Looking forward from here, the question every participant in this market needs to answer for themselves is not whether the March NFP was good or bad. It was mixed — better than feared on jobs, but with implications that keep the Fed anchored and inflation risk alive. The real question is whether the ceasefire talks between the US and Iran that triggered the current BTC bounce are going to produce a genuine resolution or another extension of the deadline game that has been playing out since March. If a 45-day ceasefire materializes, oil drops, inflation expectations cool, the Fed regains room to maneuver, and risk assets including crypto get a powerful macro tailwind. If negotiations collapse and the Strait of Hormuz situation escalates, oil pushes toward $130, inflation spikes, the Fed tightens further, and analysts who called for a BTC retest of lower levels get their scenario. The March NFP told us the labor market is holding up. It did not tell us which of those two oil-and-Fed paths we are walking down. That answer is still incoming — and when it arrives, it will hit crypto first.

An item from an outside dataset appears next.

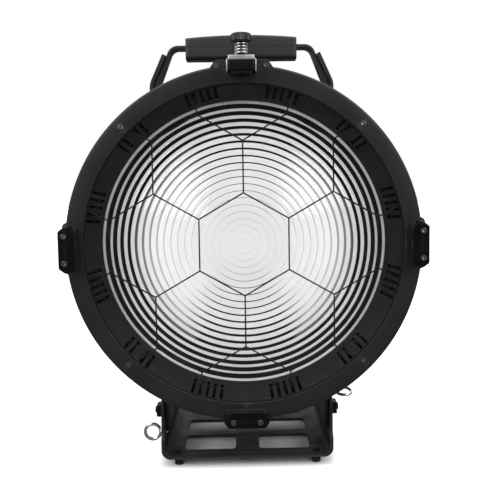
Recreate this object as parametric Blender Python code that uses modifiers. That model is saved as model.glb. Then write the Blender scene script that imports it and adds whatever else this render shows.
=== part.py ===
"""A 350 mm fresnel spotlight: head, sliding lamp carriage, accessory ears, carry handle and tilting cradle.

Metres, +Z up. The lens looks along -Y. Depths are measured along +Y from the front ring's face.
"""

import math

import bmesh
import bpy
from mathutils import Matrix, Vector

# Driving dimensions.
FACE_Y = -0.146
AXIS_Z = 0.284
RING_RADIUS = 0.2145
RING_BORE = 0.193
RING_DEPTH = 0.024
LENS_RADIUS = 0.179
LENS_FRONT = 0.0275
LENS_BACK = 0.0385
LENS_SEAT = 0.0315
GROOVES = 7
BEZEL_MOUTH = 0.1918
BEZEL_THROAT = 0.175
BEZEL_FRONT = 0.0033
BEZEL_REAR = 0.029
BARREL_RADIUS = 0.186
BARREL_BORE = 0.183
BARREL_REAR = 0.275
COVER_REAR = 0.300
WALL = 0.003
EAR_REACH = 0.2175
EAR_HALF = 0.0275
EAR_INNER = 0.1975
EAR_FRONT = -0.018
WIRE = 0.0016
MESH_SIDE = 0.063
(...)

BTC is at $70,052 right now. ETH is at $2,165. The Fear and Greed Index is at 13. The jobs data beat expectations. The Fed is still boxed in. The ceasefire is unconfirmed. The short squeeze is running. The institutions are accumulating. Everything is happening at once. This is not a market for passive observation. It is a market for active understanding. Know what drives the assets you hold, know what scenarios change your thesis, and know the difference between a short squeeze recovery and a genuine trend reversal. The March NFP gave you data. What you do with that data is entirely up to you.